Data provided:
-------

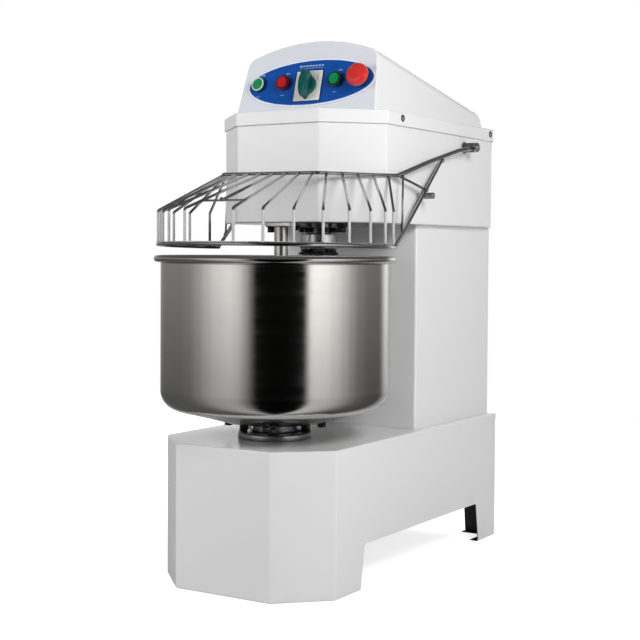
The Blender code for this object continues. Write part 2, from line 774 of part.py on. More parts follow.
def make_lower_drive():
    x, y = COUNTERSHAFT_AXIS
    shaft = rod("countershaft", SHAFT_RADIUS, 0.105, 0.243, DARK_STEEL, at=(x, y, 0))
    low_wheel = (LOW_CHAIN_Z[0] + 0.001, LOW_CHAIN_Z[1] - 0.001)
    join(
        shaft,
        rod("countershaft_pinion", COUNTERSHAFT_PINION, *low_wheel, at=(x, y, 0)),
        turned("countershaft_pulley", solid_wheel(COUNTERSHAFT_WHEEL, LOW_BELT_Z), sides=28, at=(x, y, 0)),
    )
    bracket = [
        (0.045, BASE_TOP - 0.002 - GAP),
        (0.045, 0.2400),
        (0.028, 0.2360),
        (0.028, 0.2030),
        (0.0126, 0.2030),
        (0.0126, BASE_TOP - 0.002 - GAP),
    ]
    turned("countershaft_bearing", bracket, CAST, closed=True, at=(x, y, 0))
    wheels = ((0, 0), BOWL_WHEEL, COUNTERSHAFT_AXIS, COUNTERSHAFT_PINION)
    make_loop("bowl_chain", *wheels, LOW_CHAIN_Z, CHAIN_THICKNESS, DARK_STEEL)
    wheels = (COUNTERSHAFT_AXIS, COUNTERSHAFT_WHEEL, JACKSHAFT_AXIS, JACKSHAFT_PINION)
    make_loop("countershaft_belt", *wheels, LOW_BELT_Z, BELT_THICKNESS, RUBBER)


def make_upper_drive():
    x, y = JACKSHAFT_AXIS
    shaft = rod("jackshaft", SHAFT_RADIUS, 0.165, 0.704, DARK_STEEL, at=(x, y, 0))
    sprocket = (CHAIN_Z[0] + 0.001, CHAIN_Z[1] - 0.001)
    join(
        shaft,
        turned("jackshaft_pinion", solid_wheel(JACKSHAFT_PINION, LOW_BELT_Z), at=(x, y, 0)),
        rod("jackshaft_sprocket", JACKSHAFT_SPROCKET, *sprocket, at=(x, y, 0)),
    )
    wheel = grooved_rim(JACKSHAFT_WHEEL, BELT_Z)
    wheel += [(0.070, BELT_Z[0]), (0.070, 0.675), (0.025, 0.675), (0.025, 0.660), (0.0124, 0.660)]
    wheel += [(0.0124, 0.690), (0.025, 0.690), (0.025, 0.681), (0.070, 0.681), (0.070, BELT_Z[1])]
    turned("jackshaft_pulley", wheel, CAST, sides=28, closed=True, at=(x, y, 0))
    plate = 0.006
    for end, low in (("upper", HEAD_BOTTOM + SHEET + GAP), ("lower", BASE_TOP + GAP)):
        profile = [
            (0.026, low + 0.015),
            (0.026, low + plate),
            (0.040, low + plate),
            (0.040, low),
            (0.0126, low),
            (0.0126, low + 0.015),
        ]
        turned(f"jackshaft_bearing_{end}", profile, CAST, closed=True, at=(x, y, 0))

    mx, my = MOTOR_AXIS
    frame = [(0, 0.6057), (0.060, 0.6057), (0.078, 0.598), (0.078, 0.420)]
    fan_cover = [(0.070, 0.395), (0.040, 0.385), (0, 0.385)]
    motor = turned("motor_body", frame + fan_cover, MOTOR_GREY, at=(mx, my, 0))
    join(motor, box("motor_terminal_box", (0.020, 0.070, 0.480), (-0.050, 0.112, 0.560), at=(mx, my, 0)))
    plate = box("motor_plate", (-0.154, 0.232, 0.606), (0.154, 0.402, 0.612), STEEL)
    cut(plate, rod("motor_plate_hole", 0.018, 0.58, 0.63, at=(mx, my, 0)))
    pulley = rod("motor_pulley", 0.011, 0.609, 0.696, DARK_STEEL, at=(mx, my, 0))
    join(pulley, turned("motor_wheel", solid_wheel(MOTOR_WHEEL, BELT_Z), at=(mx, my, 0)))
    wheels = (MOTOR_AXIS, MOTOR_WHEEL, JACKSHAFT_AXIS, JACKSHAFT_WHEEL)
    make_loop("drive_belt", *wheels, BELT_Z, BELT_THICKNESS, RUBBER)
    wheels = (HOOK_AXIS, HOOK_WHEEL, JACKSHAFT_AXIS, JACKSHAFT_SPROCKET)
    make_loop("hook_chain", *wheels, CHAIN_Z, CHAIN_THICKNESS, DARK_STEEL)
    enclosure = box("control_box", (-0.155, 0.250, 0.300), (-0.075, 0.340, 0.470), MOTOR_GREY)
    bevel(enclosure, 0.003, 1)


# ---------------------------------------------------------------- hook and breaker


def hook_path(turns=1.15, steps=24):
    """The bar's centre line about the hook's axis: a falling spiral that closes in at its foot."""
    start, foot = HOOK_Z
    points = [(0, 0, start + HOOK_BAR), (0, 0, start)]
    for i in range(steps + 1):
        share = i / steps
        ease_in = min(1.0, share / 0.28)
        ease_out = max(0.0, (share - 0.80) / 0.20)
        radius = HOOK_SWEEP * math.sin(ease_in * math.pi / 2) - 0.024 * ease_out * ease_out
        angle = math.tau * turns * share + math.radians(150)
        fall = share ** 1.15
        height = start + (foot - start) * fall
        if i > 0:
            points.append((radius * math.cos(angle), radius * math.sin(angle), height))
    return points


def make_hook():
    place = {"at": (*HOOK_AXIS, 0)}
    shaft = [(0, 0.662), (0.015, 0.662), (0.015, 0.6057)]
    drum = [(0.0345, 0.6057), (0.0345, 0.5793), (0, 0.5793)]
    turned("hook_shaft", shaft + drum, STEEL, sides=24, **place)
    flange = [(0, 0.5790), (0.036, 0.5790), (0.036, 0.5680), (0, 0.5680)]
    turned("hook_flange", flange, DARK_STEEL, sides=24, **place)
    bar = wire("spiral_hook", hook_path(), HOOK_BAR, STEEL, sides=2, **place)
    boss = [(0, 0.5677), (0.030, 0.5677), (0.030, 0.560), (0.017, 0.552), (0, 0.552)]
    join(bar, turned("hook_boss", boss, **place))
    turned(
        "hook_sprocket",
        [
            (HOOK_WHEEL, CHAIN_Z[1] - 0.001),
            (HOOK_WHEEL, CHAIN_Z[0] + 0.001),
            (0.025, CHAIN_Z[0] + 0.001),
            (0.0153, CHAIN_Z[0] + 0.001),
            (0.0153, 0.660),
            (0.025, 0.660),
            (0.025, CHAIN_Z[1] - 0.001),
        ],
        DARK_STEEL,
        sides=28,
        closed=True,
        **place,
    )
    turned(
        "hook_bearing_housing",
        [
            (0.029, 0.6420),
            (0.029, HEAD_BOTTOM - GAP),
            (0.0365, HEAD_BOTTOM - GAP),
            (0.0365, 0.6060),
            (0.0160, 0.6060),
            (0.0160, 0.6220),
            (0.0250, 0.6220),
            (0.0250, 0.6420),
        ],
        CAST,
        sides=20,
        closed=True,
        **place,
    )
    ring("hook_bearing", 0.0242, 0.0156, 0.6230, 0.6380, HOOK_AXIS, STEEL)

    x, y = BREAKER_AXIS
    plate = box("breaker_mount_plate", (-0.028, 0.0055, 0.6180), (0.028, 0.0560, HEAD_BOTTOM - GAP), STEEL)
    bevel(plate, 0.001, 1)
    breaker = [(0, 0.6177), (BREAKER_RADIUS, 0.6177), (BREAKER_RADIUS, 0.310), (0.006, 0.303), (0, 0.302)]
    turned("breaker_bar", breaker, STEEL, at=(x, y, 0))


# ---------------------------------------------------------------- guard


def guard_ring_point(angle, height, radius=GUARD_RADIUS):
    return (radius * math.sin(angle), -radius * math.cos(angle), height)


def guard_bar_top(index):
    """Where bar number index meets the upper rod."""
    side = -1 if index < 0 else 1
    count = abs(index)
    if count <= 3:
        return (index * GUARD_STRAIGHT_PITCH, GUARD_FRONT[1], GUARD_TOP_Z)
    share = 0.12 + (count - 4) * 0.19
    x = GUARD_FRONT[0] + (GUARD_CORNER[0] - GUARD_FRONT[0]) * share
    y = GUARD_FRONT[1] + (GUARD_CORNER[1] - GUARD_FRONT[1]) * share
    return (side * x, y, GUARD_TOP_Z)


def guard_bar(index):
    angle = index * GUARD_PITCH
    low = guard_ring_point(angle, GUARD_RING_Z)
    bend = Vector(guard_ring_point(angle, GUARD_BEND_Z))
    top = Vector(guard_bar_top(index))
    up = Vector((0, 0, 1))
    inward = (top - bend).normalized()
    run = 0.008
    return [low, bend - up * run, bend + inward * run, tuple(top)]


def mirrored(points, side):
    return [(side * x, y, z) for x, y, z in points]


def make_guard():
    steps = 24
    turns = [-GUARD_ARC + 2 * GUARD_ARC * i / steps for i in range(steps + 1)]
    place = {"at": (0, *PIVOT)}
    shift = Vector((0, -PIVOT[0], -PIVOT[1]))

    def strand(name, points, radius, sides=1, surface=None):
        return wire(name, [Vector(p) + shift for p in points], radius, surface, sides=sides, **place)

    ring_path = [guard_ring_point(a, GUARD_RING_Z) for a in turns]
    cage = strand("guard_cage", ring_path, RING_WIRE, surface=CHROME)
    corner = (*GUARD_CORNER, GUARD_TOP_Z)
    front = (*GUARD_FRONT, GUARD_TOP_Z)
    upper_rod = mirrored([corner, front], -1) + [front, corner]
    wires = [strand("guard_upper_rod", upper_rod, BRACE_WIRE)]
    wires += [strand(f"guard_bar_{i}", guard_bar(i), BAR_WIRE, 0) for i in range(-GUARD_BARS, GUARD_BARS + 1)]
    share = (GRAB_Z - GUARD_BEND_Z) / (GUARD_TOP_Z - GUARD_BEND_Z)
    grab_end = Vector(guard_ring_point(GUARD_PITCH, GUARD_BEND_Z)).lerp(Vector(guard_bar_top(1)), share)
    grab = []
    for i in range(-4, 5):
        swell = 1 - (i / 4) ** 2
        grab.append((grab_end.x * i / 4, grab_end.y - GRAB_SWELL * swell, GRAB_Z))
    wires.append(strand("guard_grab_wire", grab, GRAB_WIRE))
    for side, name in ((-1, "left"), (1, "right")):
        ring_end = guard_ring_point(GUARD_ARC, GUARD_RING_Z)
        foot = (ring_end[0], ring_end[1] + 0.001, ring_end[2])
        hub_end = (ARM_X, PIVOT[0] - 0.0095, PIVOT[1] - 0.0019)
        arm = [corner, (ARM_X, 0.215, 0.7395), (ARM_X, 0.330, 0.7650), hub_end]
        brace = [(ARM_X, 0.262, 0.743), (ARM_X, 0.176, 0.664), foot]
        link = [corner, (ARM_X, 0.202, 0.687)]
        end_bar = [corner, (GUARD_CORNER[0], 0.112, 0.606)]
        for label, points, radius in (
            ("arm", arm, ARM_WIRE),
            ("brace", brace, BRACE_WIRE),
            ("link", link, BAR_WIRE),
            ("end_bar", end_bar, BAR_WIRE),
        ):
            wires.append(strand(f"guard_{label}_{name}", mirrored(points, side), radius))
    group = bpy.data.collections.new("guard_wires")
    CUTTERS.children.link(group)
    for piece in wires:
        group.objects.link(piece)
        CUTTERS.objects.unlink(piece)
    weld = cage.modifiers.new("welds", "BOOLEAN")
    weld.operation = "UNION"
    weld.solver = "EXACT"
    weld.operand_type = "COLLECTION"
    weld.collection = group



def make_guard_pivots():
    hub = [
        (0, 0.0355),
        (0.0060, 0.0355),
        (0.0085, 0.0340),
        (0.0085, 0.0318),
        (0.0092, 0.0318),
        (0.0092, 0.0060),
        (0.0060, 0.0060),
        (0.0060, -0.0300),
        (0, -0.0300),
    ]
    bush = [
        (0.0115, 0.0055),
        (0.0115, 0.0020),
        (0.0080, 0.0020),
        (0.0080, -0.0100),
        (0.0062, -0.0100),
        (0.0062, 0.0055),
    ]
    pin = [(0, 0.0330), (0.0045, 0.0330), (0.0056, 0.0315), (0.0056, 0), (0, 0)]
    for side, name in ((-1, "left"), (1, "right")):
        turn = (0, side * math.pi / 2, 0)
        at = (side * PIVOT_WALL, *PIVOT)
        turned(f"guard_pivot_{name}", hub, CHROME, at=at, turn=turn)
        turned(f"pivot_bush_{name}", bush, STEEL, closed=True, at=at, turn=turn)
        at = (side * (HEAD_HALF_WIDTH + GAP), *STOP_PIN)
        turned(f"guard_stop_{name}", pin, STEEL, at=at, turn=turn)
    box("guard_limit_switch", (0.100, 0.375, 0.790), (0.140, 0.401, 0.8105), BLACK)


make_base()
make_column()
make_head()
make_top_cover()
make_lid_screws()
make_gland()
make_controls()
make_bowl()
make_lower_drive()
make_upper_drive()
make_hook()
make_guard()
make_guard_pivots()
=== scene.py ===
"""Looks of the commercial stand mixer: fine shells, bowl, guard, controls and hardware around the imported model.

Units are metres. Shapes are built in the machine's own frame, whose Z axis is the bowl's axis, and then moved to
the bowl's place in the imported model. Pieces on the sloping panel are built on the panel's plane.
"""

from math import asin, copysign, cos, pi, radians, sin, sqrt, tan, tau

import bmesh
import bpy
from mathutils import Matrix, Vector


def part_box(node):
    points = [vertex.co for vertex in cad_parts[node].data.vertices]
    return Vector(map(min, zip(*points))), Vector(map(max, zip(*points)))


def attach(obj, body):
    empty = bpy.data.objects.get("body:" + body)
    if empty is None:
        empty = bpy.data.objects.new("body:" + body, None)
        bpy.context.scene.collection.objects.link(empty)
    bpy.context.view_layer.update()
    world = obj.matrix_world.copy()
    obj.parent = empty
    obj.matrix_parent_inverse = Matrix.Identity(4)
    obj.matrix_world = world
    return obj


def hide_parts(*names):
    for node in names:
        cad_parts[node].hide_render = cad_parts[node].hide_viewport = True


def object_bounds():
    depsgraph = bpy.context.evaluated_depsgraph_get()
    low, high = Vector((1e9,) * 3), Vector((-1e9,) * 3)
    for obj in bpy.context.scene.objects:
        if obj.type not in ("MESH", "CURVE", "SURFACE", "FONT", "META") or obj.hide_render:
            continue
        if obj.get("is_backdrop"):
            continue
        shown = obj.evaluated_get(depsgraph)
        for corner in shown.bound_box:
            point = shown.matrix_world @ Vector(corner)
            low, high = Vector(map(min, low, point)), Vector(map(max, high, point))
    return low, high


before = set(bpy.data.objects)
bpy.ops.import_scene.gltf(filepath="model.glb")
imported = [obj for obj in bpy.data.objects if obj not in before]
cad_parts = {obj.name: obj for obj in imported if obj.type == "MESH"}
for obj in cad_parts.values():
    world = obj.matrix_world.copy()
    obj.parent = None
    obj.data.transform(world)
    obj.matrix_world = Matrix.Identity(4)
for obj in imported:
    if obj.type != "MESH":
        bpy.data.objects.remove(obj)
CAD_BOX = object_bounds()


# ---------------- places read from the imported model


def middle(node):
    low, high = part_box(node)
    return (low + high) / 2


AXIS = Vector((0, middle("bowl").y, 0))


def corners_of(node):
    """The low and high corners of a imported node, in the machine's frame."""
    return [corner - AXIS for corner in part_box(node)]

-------

Lines from the beginning of the data above through the line containing "LOW_BELT_Z, BELT_THICKNESS, RUBBER)" are to be returned exactly, and no others.

Result below:
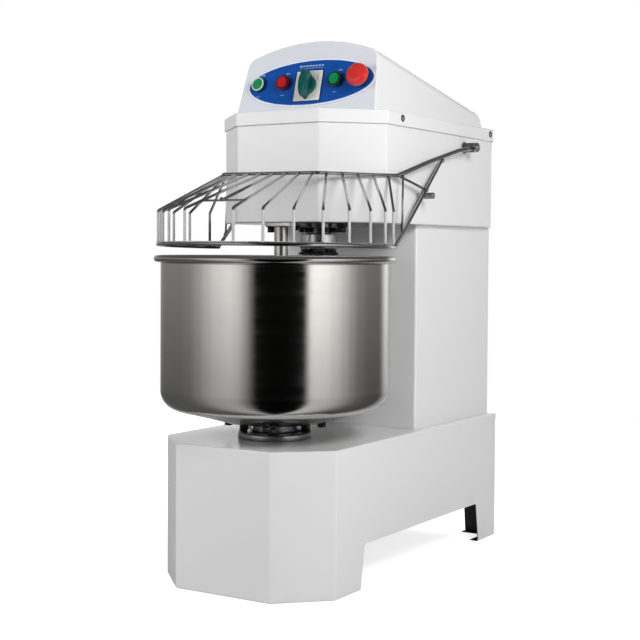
The Blender code for this object continues. Write part 2, from line 774 of part.py on. More parts follow.
def make_lower_drive():
    x, y = COUNTERSHAFT_AXIS
    shaft = rod("countershaft", SHAFT_RADIUS, 0.105, 0.243, DARK_STEEL, at=(x, y, 0))
    low_wheel = (LOW_CHAIN_Z[0] + 0.001, LOW_CHAIN_Z[1] - 0.001)
    join(
        shaft,
        rod("countershaft_pinion", COUNTERSHAFT_PINION, *low_wheel, at=(x, y, 0)),
        turned("countershaft_pulley", solid_wheel(COUNTERSHAFT_WHEEL, LOW_BELT_Z), sides=28, at=(x, y, 0)),
    )
    bracket = [
        (0.045, BASE_TOP - 0.002 - GAP),
        (0.045, 0.2400),
        (0.028, 0.2360),
        (0.028, 0.2030),
        (0.0126, 0.2030),
        (0.0126, BASE_TOP - 0.002 - GAP),
    ]
    turned("countershaft_bearing", bracket, CAST, closed=True, at=(x, y, 0))
    wheels = ((0, 0), BOWL_WHEEL, COUNTERSHAFT_AXIS, COUNTERSHAFT_PINION)
    make_loop("bowl_chain", *wheels, LOW_CHAIN_Z, CHAIN_THICKNESS, DARK_STEEL)
    wheels = (COUNTERSHAFT_AXIS, COUNTERSHAFT_WHEEL, JACKSHAFT_AXIS, JACKSHAFT_PINION)
    make_loop("countershaft_belt", *wheels, LOW_BELT_Z, BELT_THICKNESS, RUBBER)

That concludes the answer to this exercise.